B. International cooperation for an enabling environment
9. Global change continues to accelerate. Further globalization of world markets, the increase of private sector finance flows, the widening gap between rich and poor, the world’s population passing six billions, and increasing degradation of the natural environment with consequences on resource pressure, all have opened up new opportunities but also created new problems for sustainable development.
10. In the debate at the fifty-fourth UNGA, Governments stated that globalization has created a new imperative for international dialogue and cooperation. They also recognized that the UN is in a unique position to foster international cooperation in addressing the impact of changes in the enabling environment on development, which have emerged as a result of globalization and the technological progress. UNGA resolution 54/218 called upon the CSD, among others, to play its role in assessing the opportunities and challenges of globalization as they relate to sustainable development.
Comment: The women's caucus is stressing the need for assessing the gender specific impact of globalization and identifying measures to alleviate negative impacts on women.

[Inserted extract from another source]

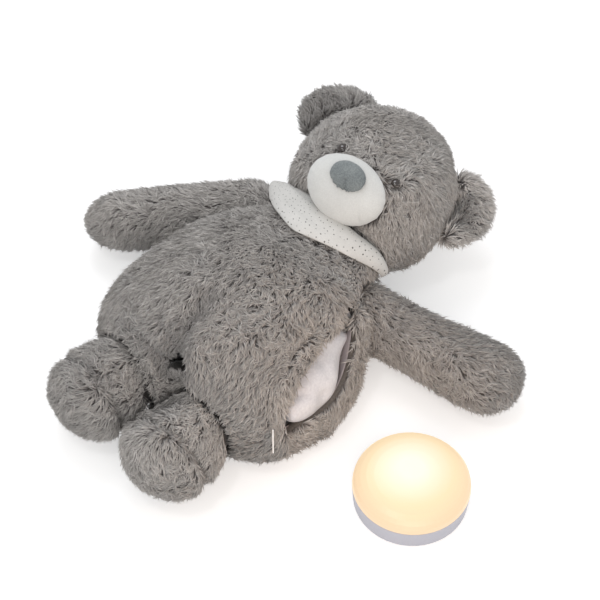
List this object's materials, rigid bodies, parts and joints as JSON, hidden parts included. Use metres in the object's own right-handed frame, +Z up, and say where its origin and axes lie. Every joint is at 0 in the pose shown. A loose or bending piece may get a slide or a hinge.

(1) CSD NGO Women's Caucus, 2000. Women & Sustainable Development 2000 – 2002. Recommendations in Agenda 21 and Suggestions for a Review of Implementation. CSD NGO Women's Caucus, London / New York. Available at http://www.csdngo.org/csdngo - click on "Women" under "Major Groups" and go to "Caucus Position Papers".
(2) The Human Development Report's (HDR) two gender-related indices, the Gender Development Index (GDI) and the Gender Empowerment Measure, provide useful and up-to-date data. The GDI is based on the Human Development Index (HDI) which measures the average achievements in a country in the basis of three dimensions, namely longevity; knowledge; and real GDP per capita. The GDI takes account of inequality in HDI achievement between the sexes. The GEM aims to evaluate whether women are able to actively participate in key areas, namely the economic, social, political. GDI focuses on capabilities and conditions, while GEM is rather concerned with their use for full participation.